Many ML systems learn models that are not easily interpretable (even by experts in the field), meaning that it is often difficult to generate a meaningful explanation for a model's decisions. Using Black Box ML techniques to make decisions which cannot be explained can cause legal, ethical and operational issues. Black Box models cannot be verified or audited before deployment; meaning that no guarantees can be made of their behaviour. Furthermore, if a Black Box model makes a sub-optimal decision, it is extremely difficult to analyse why the mistake has been made, or to determine what needs to be done to correct the model. Both of these factors are a bar to being taken into the military inventory given the requirement placed upon those nations who have ratified Addition Protocol 1 to the Geneva Conventions to subject all new means and methods of warfare to a weapons review superimposing the framework of international humanitarian law onto the capability in question to ask inter alia whether it can be employed in a way that distinguishes between combatant and non-combatant, lawful military target and civilian object.


Any rules learned by ML must be easily and accurately translated into plain English: the learned model can then be explained to users, and verified and audited prior to deployment. If the learned model appears to make a mistake, it is easy to generate an explanation of the decision. Such explanations not only provide a route to accountability, but also give an insight into the gaps in the learned knowledge that led to it, which can then be filled by providing further examples for learning.


One technique that could be approached to offer a level of explainability is expressed utilising the language of Answer Set Programming (ASP).
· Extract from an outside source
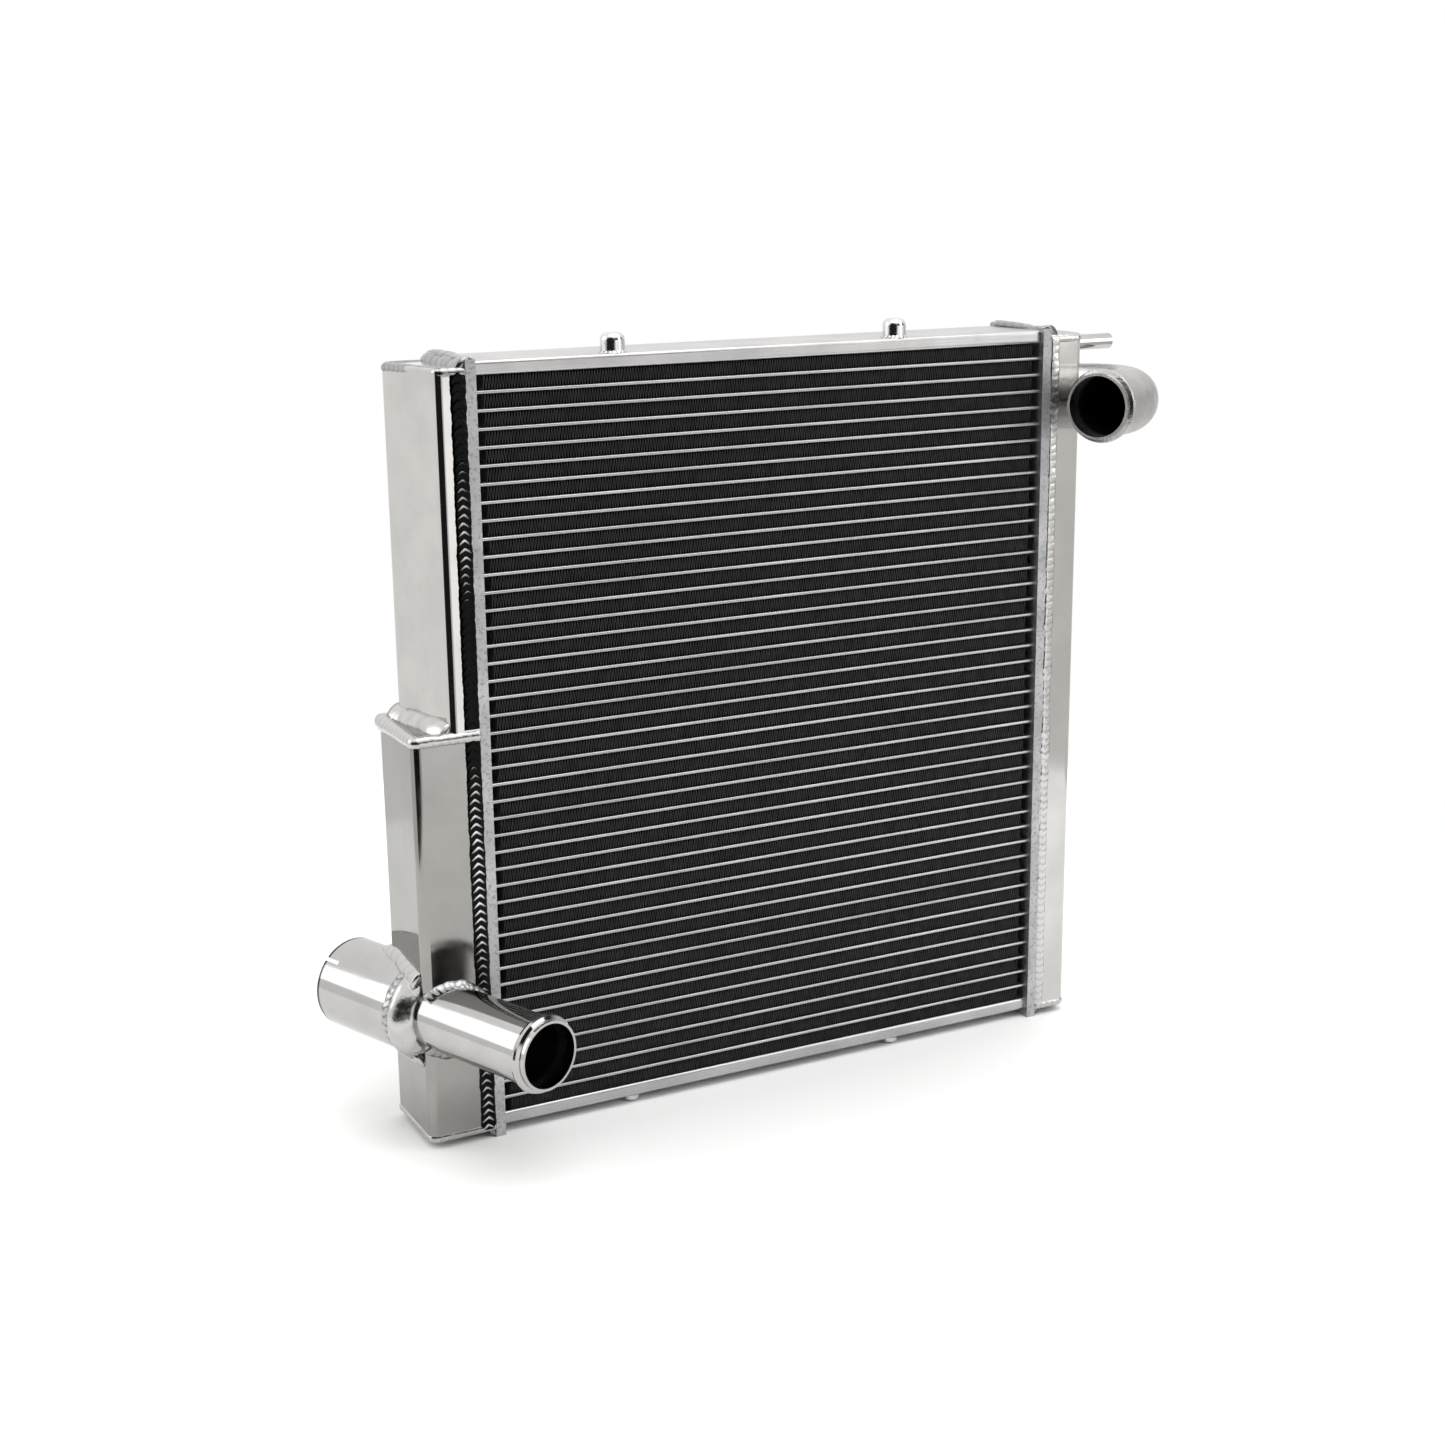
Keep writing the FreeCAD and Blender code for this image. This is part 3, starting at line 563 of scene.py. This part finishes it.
dressed_weld = weld_metal("dressed weld", (0.4, 0.395, 0.39), (0.56, 0.55, 0.54), 0.1, 0.7)
bright_weld = weld_metal("bright weld", (0.1, 0.1, 0.1), (0.6, 0.595, 0.585), 0.2, 0.7)
dark_weld = weld_metal("dark weld", (0.008, 0.008, 0.008), (0.8, 0.8, 0.79), 0.8, 1.0)
smoked_weld = weld_metal("smoked weld", (0.17, 0.17, 0.172), (0.42, 0.415, 0.42), 0.1, 0.9)
dull_weld = weld_metal("dull weld", (0.25, 0.25, 0.252), (0.34, 0.337, 0.34), 0.1, 0.9)
smooth_weld = weld_metal("smooth weld", (0.44, 0.435, 0.43), (0.5, 0.49, 0.48), 0.1, 0.9)

header_low, header_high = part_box("left_header")
front_y, back_y = header_low.y, header_high.y
left_seam_x = header_low.x
right_seam_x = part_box("right_header")[1].x
tank_low_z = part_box("left_tank_bottom_cap")[0].z
tank_high_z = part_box("left_tank_top_cap")[1].z
step_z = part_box("left_tank_step_cap")[1].z
LEFT_BEAD = 0.0092
RIGHT_BEAD = 0.0062


def seam(name, x, y, low, high, width, rise, material, chevron, relief, lumps, shine=(1, 1)):
    """A straight upright bead where a tank's wall meets the header's flange."""
    outward = -1 if y < (front_y + back_y) / 2 else 1
    lay_bead(name, [(x, y, low), (x, y, high)], [(0, outward, 0)] * 2, width, rise, material,
             chevron=chevron, relief=relief, lumps=lumps, shine=shine)


left_bead_x = left_seam_x - LEFT_BEAD / 2
right_bead_x = right_seam_x + RIGHT_BEAD / 2
for y, word in ((front_y, "front"), (back_y, "back")):
    seam("weld_left_upper_" + word, left_bead_x, y, step_z + 0.002, tank_high_z - 0.002, LEFT_BEAD,
         0.0009, dark_weld, 1.7, 0.3, 0.09, (0.4, 0.4, 0.5, 0.85, 0.97, 0.95, 0.85, 0.4, 0.3))
    seam("weld_left_lower_" + word, left_bead_x, y, tank_low_z + 0.002, step_z - 0.004, LEFT_BEAD,
         0.0009, dark_weld, 1.7, 0.35, 0.09, (1, 0.95, 0.85, 0.9, 0.95, 1, 1, 1, 0.95, 0.7))
    seam("weld_right_" + word, right_bead_x, y, tank_low_z + 0.002, tank_high_z - 0.002, RIGHT_BEAD,
         0.0007, dressed_weld, -0.5, 0.22, 0.2)


# ---- Cap and step welds -------------------------------------------------------------------
# Each cap is welded to its tank all round, and the bead is dressed smooth with the sheet. The
# step's bead is left heavy, and builds up most at its back corner.

UPPER_FRONT_WIDTH = 0.017
TANK_ROUND = 0.005
EDGE_BEAD = 0.0032
STEP_BEAD = 0.0036


def around(seam_x, front_width, back_width, z, radius=TANK_ROUND):
    """Points and facings round a tank's three outer walls, from its front seam to its back seam."""
    way = 1 if seam_x > 0 else -1
    points, outs = [], []

    def add(x, y, out_x, out_y):
        points.append((seam_x + way * x, y, z))
        outs.append((way * out_x, out_y, 0))

    add(0, front_y, 0, -1)
    add(front_width - radius, front_y, 0, -1)
    for step in range(1, 6):
        turn = math.radians(18 * step)
        add(front_width - radius + radius * math.sin(turn),
            front_y + radius - radius * math.cos(turn), math.sin(turn), -math.cos(turn))
    for step in range(6):
        turn = math.radians(18 * step)
        add(back_width - radius + radius * math.cos(turn),
            back_y - radius + radius * math.sin(turn), math.cos(turn), math.sin(turn))
    add(0, back_y, 0, 1)
    return points, outs


lower_width = left_seam_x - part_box("left_tank_lower_shell")[0].x
upper_back_width = left_seam_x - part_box("left_tank_upper_shell")[0].x
right_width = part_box("right_tank_shell")[1].x - right_seam_x


def cap_weld(name, seam_x, front_width, back_width, z, up, material):
    """A dressed bead round a cap's outside edge, set in so that it only just stands proud."""
    points, outs = around(seam_x, front_width, back_width, z)
    tilted = [(out[0], out[1], up) for out in outs]
    lay_bead(name, points, tilted, EDGE_BEAD * 2, EDGE_BEAD, material, sink=0.0036, chevron=0.4,
             relief=0.03, lumps=0.03)


cap_weld("weld_left_top_cap", left_seam_x, UPPER_FRONT_WIDTH, upper_back_width, tank_high_z, 1,
         dull_weld)
for side, seam_x, width, end, z, up in (
        ("left", left_seam_x, lower_width, "bottom", tank_low_z, -1),
        ("right", right_seam_x, right_width, "top", tank_high_z, 1),
        ("right", right_seam_x, right_width, "bottom", tank_low_z, -1)):
    cap_weld("weld_%s_%s_cap" % (side, end), seam_x, width, width, z, up, smooth_weld)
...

ASP is a purely declarative language for knowledge representation and reasoning, which is particularly well suited to common-sense reasoning. ASP is in widespread use within decision support systems and enables ML to learn a variety of declarative non-monotonic, common-sense theories, including for instance Event Calculus theories and user preference models from real user data.


In addition to the simple deterministic rules learned by other systems, ML should be able to learn rules which model non-deterministic behaviour, choices and preferences. ASP enabled ML can be applied to many different domains and has opened up a variety of new applications that were previously out of scope for Logic-based Machine Learning systems. In particular, it has been applied to Event Detection, Natural Language Understanding, Learning Game Rules and Reinforcement Learning as exemplars: these can support areas of military capability that can benefit from ASP enabled ML.


There are two ways that ML should be applied to choose decisions/actions. In the simplest setting, we assume that in each possible scenario, there is a single `correct' decision. In this case, ASP ML can be applied to learn deterministic rules which, given a scenario, predict this ‘correct’ decision. However, it is more realistic that given a scenario, some decisions/actions will be invalid and others will be valid and, amongst the valid decisions, some are likely to be preferred to others. In this case, the generality of ASP ML is a huge advantage, as it allows learning a set of constraints which rule out invalid decisions/actions and simultaneously learn a set of preferences which rank the valid decisions/actions. Given a new scenario, the learned rules would then be able to predict not only the set of valid decisions/actions, but also the most appropriate, even if time constrained decision/action from the valid set, within a most likely time constrained decision/action need.


A final word on Probabilistic Logic-based ML: the rules learned by ASP ML are non-deterministic, in that they can capture the possible outcomes of a set of actions; for example, ASP ML can learn that when a coin is flipped, it is either heads or tails, but not both. However, it does not attempt to learn the probabilities of these non-deterministic possibilities. ML is more effective when probabilistic rules are learnt. An example of this in action could be that through observing the actions an adversary has taken, it is possible to learn the policies, heuristics and strategies that are being used to make their decisions, allowing us to predict the actions they will take in future scenarios.


In real-world scenarios, there is unlikely to be a large dataset of examples for each opponent we encounter. Using a Logic-based ML system will enable learning to potentially predict an opponent's actions from relatively few examples. While the myriad of variables could be somewhat clouded by the spontaneity of human psychology, however in ML versus ML conflicts of the future this spontaneity may well be negated.

Explainability is the key to trust and therefore an enabler to deployment of ML as an advantage in future air and space capabilities.